As Finland edges closer to ending one of Europe’s last gambling monopolies, it’s navigating a well-trodden path – but with its own twists. The reform bill is expected to pass with cross-party support (barring any unexpected political hurdles), given that even opposition voices recognise the leakage problem. The timeline suggests that by late 2025, the law could be approved and the infrastructure (new regulator, licensing processes) set up through 2026. Finnish gamblers likely won’t notice any immediate difference until the day the first licensed competitors launch – and even then, the transition might feel subtle: many are already playing on these sites, only now they’ll be legal and perhaps sporting a Finnish flag icon on their webpage footer indicating local licensure.


The real effects will unfold over several years. Will channelisation indeed surge above 80% as hoped, meaning most players migrate to the Finnish-licensed sites? Will problem gambling rates hold steady, decline, or rise? How will Veikkaus reinvent itself, and will the government grow to prefer steady tax income from many operators over the all-eggs-in-one-basket approach of the monopoly? These questions make Finland a fascinating case study in gambling regulation.

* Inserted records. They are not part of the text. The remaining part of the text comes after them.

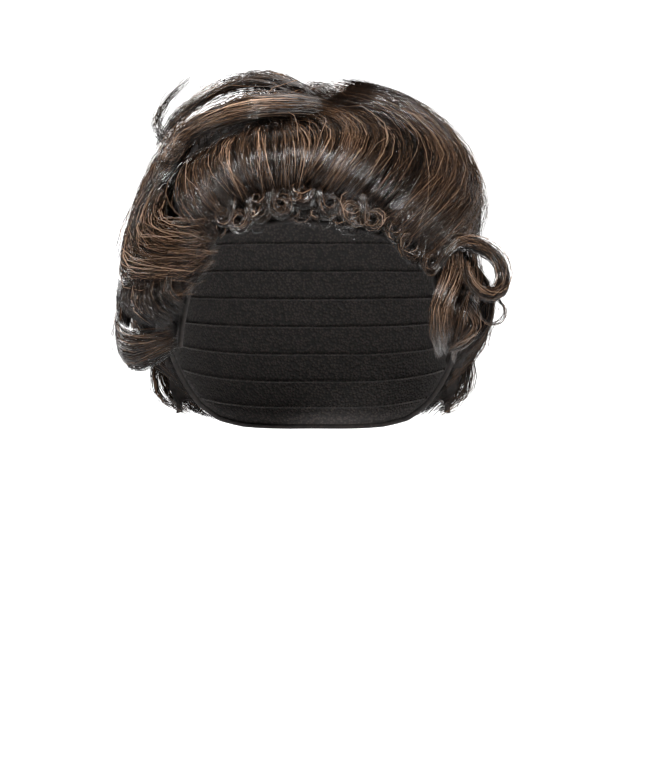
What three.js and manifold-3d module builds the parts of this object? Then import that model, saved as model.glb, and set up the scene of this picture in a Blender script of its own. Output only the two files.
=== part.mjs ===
// A short, dark, curled costume wig: a stretch cap, masses of hair sewn to it, and the waves, rolls and
// pin curls that are set over them. Millimetres, +Z up, the front is towards -Y. The origin is the point
// inside the crown of the cap that carries the wig.
import * as THREE from "three";
import { mergeVertices } from "three/addons/utils/BufferGeometryUtils.js";
import Module from "manifold-3d";

// Driving dimensions. The inside of the cap is a rounded box: three sizes and how square it is.
const capBreadth = 152;
const capLength = 194;
const crownHeight = 95; // from the cap's widest level up to its top
const capSquareness = 2.3;
const capWall = 1.6; // knitted net with its sewn rows of hair
const seatGap = 0.3; // between pieces that touch
const massDepth = 13; // hair lying close on the cap, measured from the cap's inside
const rightDepth = 8.5; // the same on the flatter right side
const rimDepth = 5.5; // and where it thins out at the rim
const rimSlope = 20; // degrees over which it grows to its full depth
const styleDepth = 24; // the full height of the set waves, measured from there too
const lockWidth = 20;
const lockThickness = 10;
const pinCurlRadius = 6;
const hookRadius = 13;
const rootTaper = 0.7; // share of a lock's full section at its root
const fullFrom = 0.4; // share of its length where the section is full
const fullTo = 0.55; // and where it begins to thin out
const tipTaper = 0.42; // share of the full section at its tip
const tightening = 0.6; // how much a curl's radius shrinks towards its end
const curlFill = 1.5; // widest a curled lock may be, in radii of its curl

// How finely the faceted solids are cut.
const capRows = 6;
const degreesPerStep = 12.5;
const fineStep = 7; // for the small curls that stand out
const wispStep = 10;
const coarseStep = 16; // for the plain back
const crownRows = 3;
const curlStepsPerTurn = 7;
const lockSides = 6;

const wasm = await Module();
wasm.setup();

const rad = THREE.MathUtils.degToRad;
const clampShare = (t) => Math.min(1, Math.max(0, t));

// The rim of the cap, a row for each place round it: azimuth 0 is the middle of the front and 90 the
// wearer's left, and the elevation is seen from the middle of the cap's widest level.
const rim = [
  { az: -180, el: -41 },
  { az: -164, el: -41 },
  { az: -150, el: -41 },
  { az: -137, el: -40 },
  { az: -125, el: -36 },
  { az: -111, el: -26 },
  { az: -98, el: -17 },
  { az: -84, el: -15 },
  { az: -70, el: -17 },
  { az: -52, el: -16 },
  { az: -46, el: -4 },
  { az: -41, el: 6 },
  { az: -34, el: 17 },
  { az: -20, el: 20 },
  { az: -6, el: 21.5 },
  { az: 8, el: 20.5 },
  { az: 22, el: 17 },
  { az: 34, el: 12 },
  { az: 42, el: 7 },
  { az: 45.5, el: -3 },
  { az: 50, el: -16 },
  { az: 70, el: -17 },
  { az: 84, el: -15 },
  { az: 98, el: -17 },
  { az: 111, el: -26 },
  { az: 125, el: -36 },
  { az: 137, el: -40 },
  { az: 150, el: -41 },
  { az: 164, el: -41 },
];
const rimAzimuths = rim.map((row) => row.az);

function rimElevation(az) {
  const turned = ((((az + 180) % 360) + 360) % 360) - 180;
  const after = rim.findIndex((row) => row.az > turned);
  const a = rim[(after < 0 ? rim.length : after) - 1];
  const b = after < 0 ? { az: 180, el: rim[0].el } : rim[after];
  return a.el + ((b.el - a.el) * (turned - a.az)) / (b.az - a.az);
}

// The form of the cap's inside.
function direction(az, el) {
  const flat = Math.cos(rad(el));
  return new THREE.Vector3(flat * Math.sin(rad(az)), -flat * Math.cos(rad(az)), Math.sin(rad(el)));
}

function insideRadius(d) {
  const terms = [(2 * d.x) / capBreadth, (2 * d.y) / capLength, d.z / crownHeight];
  const sum = terms.reduce((total, x) => total + Math.abs(x) ** capSquareness, 0);
  return sum ** (-1 / capSquareness);
}

function above(d, height) {
  const p = d.clone().multiplyScalar(insideRadius(d) + height);
  p.z -= crownHeight;
  return p;
}

const flat = (height) => () => height;
const evenLevels = (low, high, rows) =>
  Array.from({ length: rows + 1 }, (_, row) => low + ((high - low) * row) / rows);

// Closed solids from rings of points, for manifold-3d.
function solidFrom(points, triangles) {
  let geometry = new THREE.BufferGeometry();
  geometry.setAttribute("position", new THREE.Float32BufferAttribute(points.flatMap((p) => p.toArray()), 3));
  geometry.setIndex(triangles);
  geometry = mergeVertices(geometry, 1e-4);
  const index = [...geometry.index.array];
  const kept = [];
  for (let i = 0; i < index.length; i += 3) {
    const [a, b, c] = index.slice(i, i + 3);
    if (a !== b && b !== c && c !== a) kept.push(a, b, c);
  }
  return new wasm.Manifold(
    new wasm.Mesh({
      numProp: 3,
      vertProperties: geometry.attributes.position.array,
      triVerts: new Uint32Array(kept),
    }),
  );
}

// A wall over part of the cap: a column of the elevations that levels(az) names at each azimuth.
function wall({ columns, levels, inner, outer, around }) {
  const points = [];
  const rows = levels(columns[0]).length - 1;
  const count = columns.length;
  const at = (layer, column, row) => (layer * count + (column % count)) * (rows + 1) + row;
  for (const height of [inner, outer])
    for (const az of columns) for (const el of levels(az)) points.push(above(direction(az, el), height(az, el)));
  const triangles = [];
  const quad = (a, b, c, d) => triangles.push(a, b, c, a, c, d);
  const spans = around ? count : count - 1;
  for (let c = 0; c < spans; c++) {
    for (let r = 0; r < rows; r++) {
      quad(at(1, c, r), at(1, c + 1, r), at(1, c + 1, r + 1), at(1, c, r + 1));
      quad(at(0, c, r), at(0, c, r + 1), at(0, c + 1, r + 1), at(0, c + 1, r));
    }
    quad(at(0, c, 0), at(0, c + 1, 0), at(1, c + 1, 0), at(1, c, 0));
    if (!around) quad(at(0, c, rows), at(1, c, rows), at(1, c + 1, rows), at(0, c + 1, rows));
  }
  if (!around)
    for (let r = 0; r < rows; r++) {
      const last = count - 1;
      quad(at(0, 0, r), at(1, 0, r), at(1, 0, r + 1), at(0, 0, r + 1));
      quad(at(0, last, r), at(0, last, r + 1), at(1, last, r + 1), at(1, last, r));
    }
  return solidFrom(points, triangles);
}

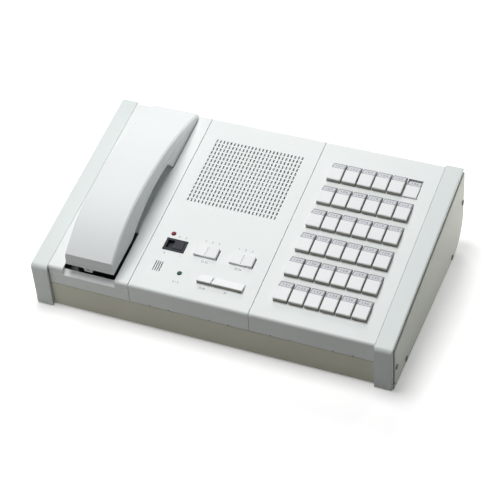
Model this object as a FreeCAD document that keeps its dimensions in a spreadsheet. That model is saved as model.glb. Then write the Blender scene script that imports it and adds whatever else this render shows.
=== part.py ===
"""Desk intercom dispatch console: a wedge body with a handset, a loudspeaker panel and six rows of keys."""
import FreeCAD, Part
import math
import os
import Sketcher

# Driving sizes, in millimetres and degrees. X runs left to right, Y front to back and Z up from the table.
# The sloping top has a frame of its own: x as before, s up the slope from the front edge and n square to it.
SIZES = {
    # Body
    "body_width": 367.0,
    "body_depth": 220.0,
    "front_height": 51.0,
    "rear_height": 91.5,
    "rear_corner_radius": 35.0,
    "free_gap": 0.3,
    # End cheeks and their side plates
    "cheek_width": 17.5,
    "cheek_proud": 3.5,
    "cheek_ground": 1.0,
    "cheek_nose_radius": 5.0,
    "cheek_edge_radius": 1.5,
    "cheek_wall": 3.0,
    "cheek_hollow_depth": 11.0,
    "rim_thickness": 2.0,
    "recess_depth": 3.0,
    "reveal_width": 2.6,
    "plate_proud": 1.2,
    "plate_toe_height": 5.0,
    "plate_edge": 0.6,
    # Screws of the side plates
    "screw_head_radius": 2.7,
    "screw_head_height": 0.9,
    "screw_shank_radius": 1.5,
    "screw_length": 11.0,
    "screw_clearance": 0.15,
    "front_screw_setback": 9.5,
    "front_screw_height": 24.5,
    "toe_screw_setback": 38.5,
    "low_screw_height": 6.5,
    "tail_screw_setback": 36.0,
    "rear_screw_setback": 4.5,
    "rear_screw_height": 52.0,
    # Base pan and feet
    "base_ground": 2.0,
    "base_wall": 2.0,
    "tongue_height": 3.2,
    "foot_radius": 7.0,
    "foot_height": 3.0,
    "foot_inset_x": 26.0,
    "foot_inset_y": 46.0,
    "vent_width": 3.0,
    "vent_height": 20.0,
    "vent_pitch": 8.0,
    "vent_count": 10.0,
    "vent_middle_x": 95.0,
    "vent_middle_z": 58.0,
    # Top panels
    "panel_wall": 2.5,
    "panel_edge_radius": 3.0,
    "panel_side_depth": 8.0,
    "panel_side_wall": 1.6,
    "lip_height": 21.4,
    "lip_seam": 0.5,
    "rear_lip_height": 12.0,
    "seam_gap": 0.6,
    "cradle_width": 85.4,
    "tab_notch_width": 1.4,
    "tab_notch_height": 1.4,
    "tab_inner": 21.0,
    "tab_outer": 40.5,
    # Wells for the handset
    "well_width": 55.0,
    "well_wall": 2.2,
    "well_clearance": 0.7,
    "front_well_shift": 2.05,
    "front_well_front": 7.8,
    "front_well_length": 56.3,
    "front_well_depth": 14.0,
    "sill_drop": 4.0,
    "sill_fall": 4.0,
    "rear_well_depth": 9.0,
    # Handset
    "handset_width": 50.6,
    "handset_middle_x": -120.4,
    "handset_front": 6.8,
    "handset_rear": 219.3,
    "handset_edge": 1.5,
    "end_face_lean": 3.0,
    "end_face_low": 6.0,
    "end_face_high": 18.5,
    "crown_s": 82.0,
    "crown_height": 36.6,
    "tail_height": 6.0,
    "tail_split": 2.6,
    "tail_clearance": 0.6,
    "tail_undercut": 5.8,
    "arch_front": 52.0,
    "arch_front_height": 5.6,
    "arch_rear": 143.5,
    "arch_rear_height": 13.4,
    "arch_radius": 150.0,
    "arch_step_run": 7.4,
    "shell_skirt": 4.2,
    "handset_wall": 2.0,
    "tongue_play": 0.1,
    "mouth_block_front": 15.0,
    "mouth_block_length": 40.0,
    "mouth_block_width": 40.0,
    "jack_width": 8.0,
    "jack_length": 6.5,
    "jack_drop": 6.0,
    "jack_setback": 0.8,
    "jack_offset_x": -3.1,
    "jack_hole_width": 5.0,
    "jack_hole_height": 3.0,
    "jack_hole_depth": 4.0,
    "ear_middle": 187.0,
    "ear_dish_radius": 19.0,
    "ear_dish_depth": 1.0,
    "ear_hole_radius": 1.2,
    "ear_hole_circle": 8.0,
    "capsule_radius": 16.0,
    "capsule_thickness": 5.5,
    "mouth_slot_length": 14.0,
    "mouth_slot_width": 1.6,
    "mouth_slot_pitch": 4.0,
    "mic_radius": 8.0,
    "mic_thickness": 6.0,
    # Hook plunger
    "plunger_width": 8.0,
    "plunger_from_well": 7.0,
    "plunger_skirt": 12.0,
    # Loudspeaker grille
    "grille_columns": 25.0,
    "grille_rows": 16.0,
    "grille_pitch_x": 3.82,
    "grille_pitch_s": 5.2,
    "grille_slot_width": 1.55,
    "grille_slot_length": 3.8,
    "grille_middle_s": 155.9,
    "speaker_radius": 38.0,
    "speaker_flange": 2.0,
    "speaker_basket_depth": 14.0,
    "basket_radius": 26.0,
    "magnet_radius": 20.0,
    "magnet_height": 10.0,
    # Circuit board
    "board_depth": 16.0,
    "board_thickness": 1.6,
    "board_margin": 9.0,
    "board_shoulder_s": 104.0,
    "switch_width": 9.0,
    "switch_height": 6.0,
    "boss_radius": 3.5,
    "boss_inset": 6.0,
    # Selector keys
    "key_columns": 6.0,
    "key_rows": 6.0,
    "key_pitch_x": 15.45,
    "key_pitch_s": 29.9,
    "key_width": 13.9,
    "key_length": 23.0,
    "key_cap_length": 14.0,
    "key_front_height": 4.6,
    "key_rear_height": 0.9,
    "key_edge": 0.5,
    "key_wall": 1.2,
    "key_hollow_drop": 0.6,
    "key_ledge": 0.8,
    "key_ledge_thickness": 1.4,
    "key_slot_clearance": 0.3,
    "key_field_offset": 0.7,
    "key_front_s": 25.0,
    "key_travel": 3.0,
    "stem_width": 4.4,
    "stem_reach": 2.0,
    # Short and long call keys
    "call_key_front_s": 24.6,
    "call_key_length": 9.2,
    "call_key_height": 4.0,
    "short_key_width": 14.2,
    "short_key_x": -10.4,
    "long_key_width": 31.4,
    "long_key_x": 13.1,
    # Rocker keys
    "rocker_width": 22.8,
    "rocker_length": 11.8,
    "rocker_s": 59.9,
    "left_rocker_x": -21.2,
    "right_rocker_x": 15.8,
    "rocker_end_height": 3.0,
    "rocker_dip": 0.7,
    "rocker_groove": 1.4,
    "rocker_wing_depth": 1.5,
    "rocker_slot_clearance": 0.9,
    "rocker_pivot_depth": 6.0,
    "rocker_pin_radius": 1.5,
    "rocker_pin_clearance": 0.06,
    "rocker_ear_thickness": 1.6,
    "rocker_ear_width": 6.0,
    # Slide switch
    "bezel_width": 22.2,
    "bezel_length": 14.4,
    "bezel_height": 0.8,
    "bezel_rim": 1.1,
    "bezel_well_depth": 3.4,
    "bezel_body_depth": 8.0,
    "slide_x": -54.3,
    "knob_width": 9.6,
    "knob_height": 1.7,
    "rib_count": 5.0,
    "rib_depth": 0.5,
    # Lamps and built-in microphone
    "lamp_radius": 2.4,
    "lamp_height": 0.8,
    "lamp_clearance": 0.15,
    "lamp_lead": 0.6,
    "lamp_flange": 1.2,
    "lamp_body": 5.0,
    "red_lamp_x": -61.4,
    "red_lamp_s": 72.9,
    "green_lamp_x": -37.6,
    "green_lamp_s": 30.2,
    "mic_slot_x": -61.3,
    "mic_slot_s": 32.8,
    "mic_slot_width": 1.0,
    "mic_slot_length": 12.0,
    "mic_slot_pitch": 2.2,
    "mic_slot_count": 4.0,
    # Socket in the rear wall
    "socket_width": 62.0,
    "socket_height": 15.0,
    "socket_middle_x": -95.0,
    "socket_middle_z": 48.0,
    "socket_mouth_width": 46.0,
    "socket_mouth_height": 9.0,
    "socket_mouth_depth": 7.0,
    "socket_flange": 1.5,
}
LATCHED_ROW = 5
LATCHED_COLUMN = 5
EAR_RING_HOLES = 6
MOUTH_SLOTS = 3
SCREW_SIDES = 12
POST_SIDES = 8
DISC_SIDES = 16
FAILED_STATES = ("Invalid", "Error")
SAME_PLACE = 0.02


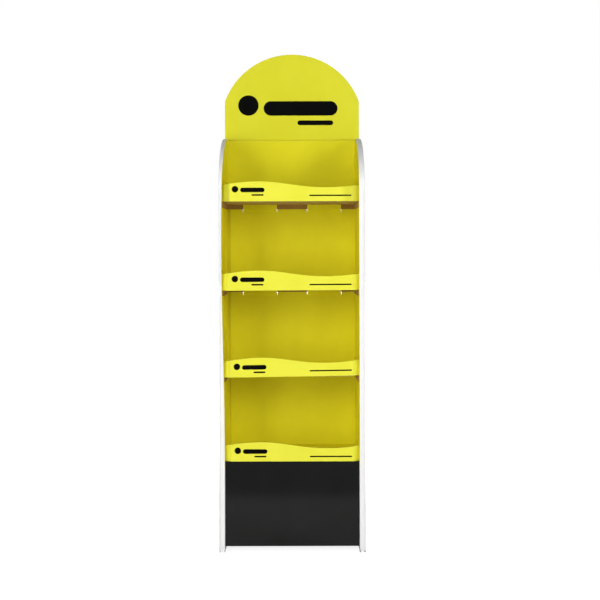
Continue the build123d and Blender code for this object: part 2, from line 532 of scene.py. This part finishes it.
@dataclass
class SubAssembly:
    """A group of sheets that are dressed in one way.

    Attributes:
        skin_depth: how far under the box's faces a surface still counts as lying on them.
    """

    skin_depth: float = 1.0

    def put_on(self, node: str, material: bpy.types.Material) -> None:
        """Give a CAD node its material and report it.

        Args:
            node: the node's name.
            material: what it is dressed in.
        """
        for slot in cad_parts[node].material_slots:
            slot.material = material
        log.info("%s wears %s", node, material.name)

    def edges(self, node: str) -> Edges:
        """The box of one node."""
        low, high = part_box(node)
        return Edges(*(value * MM for pair in zip(low, high) for value in pair))


@dataclass(frozen=True)
class Wall:
    """What sets one side wall apart.

    Attributes:
        node: its name.
        sign: minus one on the left, one on the right.
        bow: how far its inner layer leans outwards at the crest.
        foot_shade: how dark the painted shade at its foot is.
    """

    node: str
    sign: float
    bow: float
    foot_shade: float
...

One thing is certain: the Finnish gambling landscape in 2030 will look very different from today’s. Players will have more choice and, ideally, better protection; operators will have new opportunities but also new responsibilities; and the government will play the dual role of promoter and policeman in the gambling arena. As Minister Rantanen put it, the goal is an equilibrium – a market open enough to entice players away from shady offshore games, yet controlled enough to keep gambling harm in check. Striking that balance is Finland’s next big game. The rest of Europe – especially those in countries still weighing monopoly vs. licensing models – will be watching closely to see if this Nordic experiment hits the jackpot or reveals further challenges in the ever-evolving bet between public good and private interest in gambling.